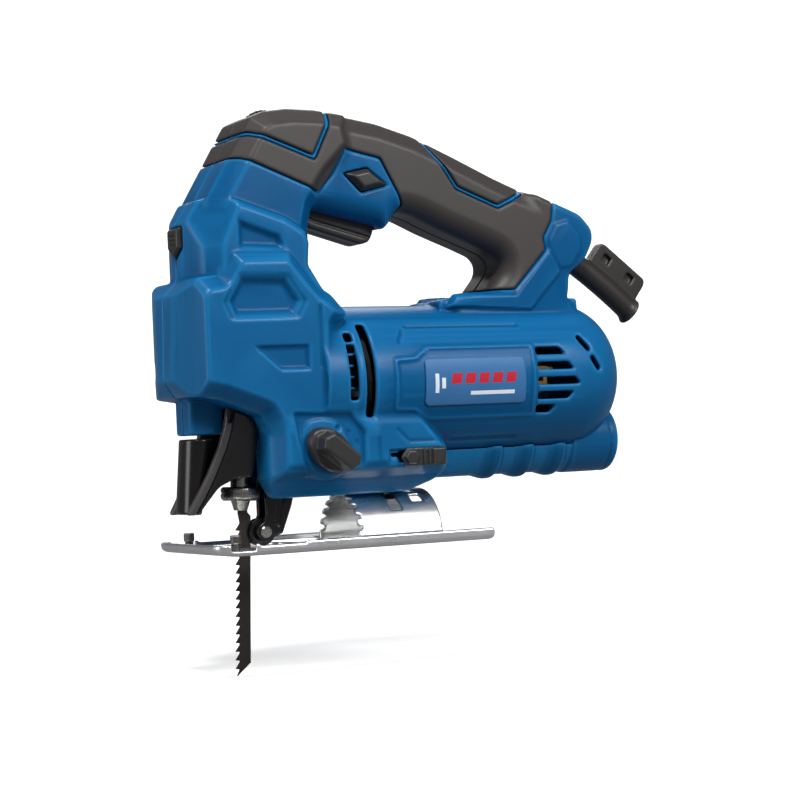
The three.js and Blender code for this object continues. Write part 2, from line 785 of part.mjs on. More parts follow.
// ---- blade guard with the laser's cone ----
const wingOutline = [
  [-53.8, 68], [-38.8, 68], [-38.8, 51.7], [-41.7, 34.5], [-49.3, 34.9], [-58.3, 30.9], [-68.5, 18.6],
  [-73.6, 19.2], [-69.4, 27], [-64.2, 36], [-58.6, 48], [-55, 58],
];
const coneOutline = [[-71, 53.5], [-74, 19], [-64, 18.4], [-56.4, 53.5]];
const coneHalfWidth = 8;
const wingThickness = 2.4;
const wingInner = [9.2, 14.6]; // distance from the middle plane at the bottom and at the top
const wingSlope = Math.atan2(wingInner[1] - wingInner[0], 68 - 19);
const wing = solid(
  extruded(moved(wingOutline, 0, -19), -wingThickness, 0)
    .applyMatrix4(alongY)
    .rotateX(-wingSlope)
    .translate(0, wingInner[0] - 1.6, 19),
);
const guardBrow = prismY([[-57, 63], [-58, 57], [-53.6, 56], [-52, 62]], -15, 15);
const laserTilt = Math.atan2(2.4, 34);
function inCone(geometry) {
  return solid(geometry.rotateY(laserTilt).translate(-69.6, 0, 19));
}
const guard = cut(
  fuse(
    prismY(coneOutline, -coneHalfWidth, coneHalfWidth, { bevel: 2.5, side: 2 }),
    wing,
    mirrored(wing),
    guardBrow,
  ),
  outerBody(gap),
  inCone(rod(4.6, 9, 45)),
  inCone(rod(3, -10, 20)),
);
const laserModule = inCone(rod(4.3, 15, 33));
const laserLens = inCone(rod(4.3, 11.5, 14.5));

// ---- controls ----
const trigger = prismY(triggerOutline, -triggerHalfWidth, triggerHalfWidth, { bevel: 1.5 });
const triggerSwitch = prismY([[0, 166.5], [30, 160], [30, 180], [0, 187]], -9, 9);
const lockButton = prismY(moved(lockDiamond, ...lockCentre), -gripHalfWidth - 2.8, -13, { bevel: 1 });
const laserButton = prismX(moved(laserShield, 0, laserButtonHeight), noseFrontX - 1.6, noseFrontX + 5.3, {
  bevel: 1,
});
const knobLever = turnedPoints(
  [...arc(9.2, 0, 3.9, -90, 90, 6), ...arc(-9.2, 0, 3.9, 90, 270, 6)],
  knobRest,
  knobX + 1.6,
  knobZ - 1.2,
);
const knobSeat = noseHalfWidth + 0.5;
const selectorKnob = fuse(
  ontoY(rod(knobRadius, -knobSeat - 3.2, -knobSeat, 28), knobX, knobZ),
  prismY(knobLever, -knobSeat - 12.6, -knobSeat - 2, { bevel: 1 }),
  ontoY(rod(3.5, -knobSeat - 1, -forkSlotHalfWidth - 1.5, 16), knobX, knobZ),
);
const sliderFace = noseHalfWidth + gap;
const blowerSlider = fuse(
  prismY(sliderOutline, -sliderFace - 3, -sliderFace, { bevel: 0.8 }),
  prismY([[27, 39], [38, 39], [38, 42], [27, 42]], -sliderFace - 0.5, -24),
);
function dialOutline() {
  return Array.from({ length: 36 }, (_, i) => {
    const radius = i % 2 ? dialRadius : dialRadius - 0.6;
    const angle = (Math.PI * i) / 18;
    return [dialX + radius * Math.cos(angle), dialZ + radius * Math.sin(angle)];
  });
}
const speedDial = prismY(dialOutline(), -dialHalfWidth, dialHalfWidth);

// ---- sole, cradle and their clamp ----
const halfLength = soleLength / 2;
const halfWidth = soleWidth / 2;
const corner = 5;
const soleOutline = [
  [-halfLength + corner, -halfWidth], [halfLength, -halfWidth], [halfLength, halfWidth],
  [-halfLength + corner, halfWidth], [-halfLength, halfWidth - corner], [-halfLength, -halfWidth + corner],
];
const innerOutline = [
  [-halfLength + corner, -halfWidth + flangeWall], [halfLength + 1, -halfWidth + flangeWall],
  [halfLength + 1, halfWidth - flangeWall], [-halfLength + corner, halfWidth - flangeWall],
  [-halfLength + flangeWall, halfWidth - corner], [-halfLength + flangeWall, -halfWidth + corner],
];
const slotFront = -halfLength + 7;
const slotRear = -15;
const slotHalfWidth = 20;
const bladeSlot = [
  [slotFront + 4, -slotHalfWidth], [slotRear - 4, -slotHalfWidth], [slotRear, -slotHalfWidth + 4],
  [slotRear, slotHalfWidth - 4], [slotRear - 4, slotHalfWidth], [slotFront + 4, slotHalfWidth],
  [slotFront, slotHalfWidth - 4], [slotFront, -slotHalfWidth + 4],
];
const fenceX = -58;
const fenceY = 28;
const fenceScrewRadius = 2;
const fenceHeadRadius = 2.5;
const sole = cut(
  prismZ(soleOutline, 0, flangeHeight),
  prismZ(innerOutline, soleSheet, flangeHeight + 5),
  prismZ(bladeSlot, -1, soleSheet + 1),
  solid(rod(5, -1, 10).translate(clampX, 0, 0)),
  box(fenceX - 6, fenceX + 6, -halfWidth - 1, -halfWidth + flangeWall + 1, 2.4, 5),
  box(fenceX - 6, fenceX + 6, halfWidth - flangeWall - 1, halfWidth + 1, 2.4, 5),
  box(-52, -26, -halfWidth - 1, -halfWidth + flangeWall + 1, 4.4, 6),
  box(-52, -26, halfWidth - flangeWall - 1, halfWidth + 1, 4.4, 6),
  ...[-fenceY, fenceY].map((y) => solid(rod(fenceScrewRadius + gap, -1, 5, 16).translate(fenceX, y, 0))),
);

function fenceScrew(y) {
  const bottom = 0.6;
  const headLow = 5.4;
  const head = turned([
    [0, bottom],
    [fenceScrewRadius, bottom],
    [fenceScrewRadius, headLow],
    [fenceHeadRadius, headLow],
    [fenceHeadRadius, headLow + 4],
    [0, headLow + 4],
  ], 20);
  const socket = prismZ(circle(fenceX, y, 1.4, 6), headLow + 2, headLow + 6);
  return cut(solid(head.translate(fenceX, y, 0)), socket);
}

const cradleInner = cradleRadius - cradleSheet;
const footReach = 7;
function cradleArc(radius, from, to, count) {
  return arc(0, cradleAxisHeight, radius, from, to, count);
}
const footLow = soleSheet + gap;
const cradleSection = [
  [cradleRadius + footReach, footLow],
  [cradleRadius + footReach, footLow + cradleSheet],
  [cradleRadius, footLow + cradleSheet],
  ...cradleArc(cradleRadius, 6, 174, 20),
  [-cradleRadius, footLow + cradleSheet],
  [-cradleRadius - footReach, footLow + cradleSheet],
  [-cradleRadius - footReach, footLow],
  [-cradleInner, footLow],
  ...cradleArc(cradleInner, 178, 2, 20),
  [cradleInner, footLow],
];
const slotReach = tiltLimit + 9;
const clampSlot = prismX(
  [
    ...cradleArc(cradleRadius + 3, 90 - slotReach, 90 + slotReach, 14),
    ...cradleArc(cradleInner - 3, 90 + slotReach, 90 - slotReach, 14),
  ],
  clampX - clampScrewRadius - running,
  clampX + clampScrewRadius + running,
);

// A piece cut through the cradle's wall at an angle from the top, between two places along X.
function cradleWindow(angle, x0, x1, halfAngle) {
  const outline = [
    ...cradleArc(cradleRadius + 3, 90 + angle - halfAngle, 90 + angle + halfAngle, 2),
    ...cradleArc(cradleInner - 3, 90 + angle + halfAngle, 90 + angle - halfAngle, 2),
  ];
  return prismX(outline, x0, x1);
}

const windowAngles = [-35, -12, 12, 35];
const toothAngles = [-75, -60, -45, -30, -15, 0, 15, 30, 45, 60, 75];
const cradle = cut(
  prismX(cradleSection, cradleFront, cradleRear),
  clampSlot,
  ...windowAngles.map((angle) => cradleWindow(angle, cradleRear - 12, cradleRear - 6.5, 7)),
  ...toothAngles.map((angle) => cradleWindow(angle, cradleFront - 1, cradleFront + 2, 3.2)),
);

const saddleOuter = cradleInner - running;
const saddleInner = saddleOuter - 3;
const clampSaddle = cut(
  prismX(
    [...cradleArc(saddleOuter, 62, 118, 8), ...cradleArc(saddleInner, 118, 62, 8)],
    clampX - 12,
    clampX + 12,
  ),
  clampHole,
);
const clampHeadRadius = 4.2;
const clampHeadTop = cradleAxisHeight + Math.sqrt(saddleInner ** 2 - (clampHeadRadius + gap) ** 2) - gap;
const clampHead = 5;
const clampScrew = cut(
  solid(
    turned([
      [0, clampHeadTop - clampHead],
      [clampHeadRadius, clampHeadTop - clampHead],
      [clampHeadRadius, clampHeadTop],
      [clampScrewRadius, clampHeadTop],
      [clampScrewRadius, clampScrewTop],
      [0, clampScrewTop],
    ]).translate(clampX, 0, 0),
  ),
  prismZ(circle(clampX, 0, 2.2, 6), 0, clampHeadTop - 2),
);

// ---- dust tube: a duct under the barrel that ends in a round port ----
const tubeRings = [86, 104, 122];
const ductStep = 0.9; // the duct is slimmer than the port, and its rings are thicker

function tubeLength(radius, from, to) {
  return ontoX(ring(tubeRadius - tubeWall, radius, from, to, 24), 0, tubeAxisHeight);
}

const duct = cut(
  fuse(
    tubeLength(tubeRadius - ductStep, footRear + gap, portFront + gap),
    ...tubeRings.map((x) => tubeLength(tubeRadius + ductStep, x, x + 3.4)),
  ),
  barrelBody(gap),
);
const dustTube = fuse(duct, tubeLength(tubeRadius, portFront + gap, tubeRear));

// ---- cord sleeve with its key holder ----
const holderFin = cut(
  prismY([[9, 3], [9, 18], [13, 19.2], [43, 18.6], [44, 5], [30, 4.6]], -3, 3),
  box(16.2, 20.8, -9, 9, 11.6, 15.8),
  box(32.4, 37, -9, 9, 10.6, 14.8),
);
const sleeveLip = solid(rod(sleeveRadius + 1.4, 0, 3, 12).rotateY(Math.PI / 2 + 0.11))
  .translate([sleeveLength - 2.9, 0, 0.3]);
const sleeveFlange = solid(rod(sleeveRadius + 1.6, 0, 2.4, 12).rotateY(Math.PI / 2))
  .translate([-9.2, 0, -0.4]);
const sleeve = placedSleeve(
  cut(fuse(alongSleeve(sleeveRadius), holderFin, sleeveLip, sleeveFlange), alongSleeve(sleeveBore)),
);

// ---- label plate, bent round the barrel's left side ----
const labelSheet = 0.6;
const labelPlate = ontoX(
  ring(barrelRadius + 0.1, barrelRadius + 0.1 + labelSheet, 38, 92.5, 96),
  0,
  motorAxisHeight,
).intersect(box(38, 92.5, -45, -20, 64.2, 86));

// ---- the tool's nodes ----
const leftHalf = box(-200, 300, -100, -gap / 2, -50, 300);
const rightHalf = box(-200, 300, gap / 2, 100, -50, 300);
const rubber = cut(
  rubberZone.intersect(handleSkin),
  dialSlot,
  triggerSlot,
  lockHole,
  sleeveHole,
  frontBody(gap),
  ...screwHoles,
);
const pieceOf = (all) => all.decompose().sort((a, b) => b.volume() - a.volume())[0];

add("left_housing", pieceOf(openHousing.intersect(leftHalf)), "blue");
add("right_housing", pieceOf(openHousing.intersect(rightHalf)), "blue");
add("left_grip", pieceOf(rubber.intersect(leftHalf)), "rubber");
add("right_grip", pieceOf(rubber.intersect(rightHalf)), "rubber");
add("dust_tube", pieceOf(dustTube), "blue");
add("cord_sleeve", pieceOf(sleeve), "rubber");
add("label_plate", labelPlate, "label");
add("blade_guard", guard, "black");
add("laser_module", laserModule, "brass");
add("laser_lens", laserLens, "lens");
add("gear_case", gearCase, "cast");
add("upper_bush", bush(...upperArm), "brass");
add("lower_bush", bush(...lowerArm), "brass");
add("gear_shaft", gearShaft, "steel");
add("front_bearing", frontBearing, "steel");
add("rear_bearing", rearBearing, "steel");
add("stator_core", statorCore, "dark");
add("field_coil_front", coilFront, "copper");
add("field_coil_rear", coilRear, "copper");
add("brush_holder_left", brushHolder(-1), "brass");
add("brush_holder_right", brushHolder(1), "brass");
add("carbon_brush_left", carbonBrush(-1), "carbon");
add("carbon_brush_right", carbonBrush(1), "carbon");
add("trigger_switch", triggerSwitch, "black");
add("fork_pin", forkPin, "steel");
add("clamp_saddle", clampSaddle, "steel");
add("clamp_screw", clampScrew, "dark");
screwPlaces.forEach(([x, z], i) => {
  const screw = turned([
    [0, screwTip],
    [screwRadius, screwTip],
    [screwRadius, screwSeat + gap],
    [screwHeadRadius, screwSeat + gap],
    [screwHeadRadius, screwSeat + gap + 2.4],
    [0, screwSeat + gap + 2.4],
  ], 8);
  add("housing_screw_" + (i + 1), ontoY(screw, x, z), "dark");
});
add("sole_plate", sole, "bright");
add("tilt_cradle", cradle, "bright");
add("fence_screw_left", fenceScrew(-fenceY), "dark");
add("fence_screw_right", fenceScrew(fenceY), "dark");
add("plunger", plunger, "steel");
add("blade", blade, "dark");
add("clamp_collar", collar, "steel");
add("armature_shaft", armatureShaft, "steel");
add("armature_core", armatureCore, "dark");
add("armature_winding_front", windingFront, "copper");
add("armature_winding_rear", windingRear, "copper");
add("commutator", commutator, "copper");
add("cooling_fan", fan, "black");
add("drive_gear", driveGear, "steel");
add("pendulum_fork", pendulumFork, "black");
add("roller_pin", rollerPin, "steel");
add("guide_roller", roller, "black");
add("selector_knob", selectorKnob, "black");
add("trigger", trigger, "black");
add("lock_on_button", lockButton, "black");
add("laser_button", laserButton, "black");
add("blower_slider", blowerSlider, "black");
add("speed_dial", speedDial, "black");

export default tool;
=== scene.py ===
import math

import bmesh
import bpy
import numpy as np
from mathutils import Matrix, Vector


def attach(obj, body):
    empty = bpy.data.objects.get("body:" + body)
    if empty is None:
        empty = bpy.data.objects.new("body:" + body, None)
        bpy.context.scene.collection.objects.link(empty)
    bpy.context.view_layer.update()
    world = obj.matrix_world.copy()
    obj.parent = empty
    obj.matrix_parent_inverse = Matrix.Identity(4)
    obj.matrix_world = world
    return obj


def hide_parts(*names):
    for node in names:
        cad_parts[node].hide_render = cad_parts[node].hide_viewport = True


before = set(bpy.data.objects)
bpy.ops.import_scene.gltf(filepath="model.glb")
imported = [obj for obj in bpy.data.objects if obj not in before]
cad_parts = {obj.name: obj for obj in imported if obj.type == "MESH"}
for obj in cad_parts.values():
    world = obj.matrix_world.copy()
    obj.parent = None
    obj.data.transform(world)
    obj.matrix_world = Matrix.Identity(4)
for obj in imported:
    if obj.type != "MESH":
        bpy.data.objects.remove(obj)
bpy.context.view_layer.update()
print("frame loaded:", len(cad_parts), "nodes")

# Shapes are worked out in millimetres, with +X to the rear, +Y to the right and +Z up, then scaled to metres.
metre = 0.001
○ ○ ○
(Exercise details): Take the lines above from the one holding "imported = [obj" to the last and output them exactly.

(Response to this exercise):
imported = [obj for obj in bpy.data.objects if obj not in before]
cad_parts = {obj.name: obj for obj in imported if obj.type == "MESH"}
for obj in cad_parts.values():
    world = obj.matrix_world.copy()
    obj.parent = None
    obj.data.transform(world)
    obj.matrix_world = Matrix.Identity(4)
for obj in imported:
    if obj.type != "MESH":
        bpy.data.objects.remove(obj)
bpy.context.view_layer.update()
print("frame loaded:", len(cad_parts), "nodes")

# Shapes are worked out in millimetres, with +X to the rear, +Y to the right and +Z up, then scaled to metres.
metre = 0.001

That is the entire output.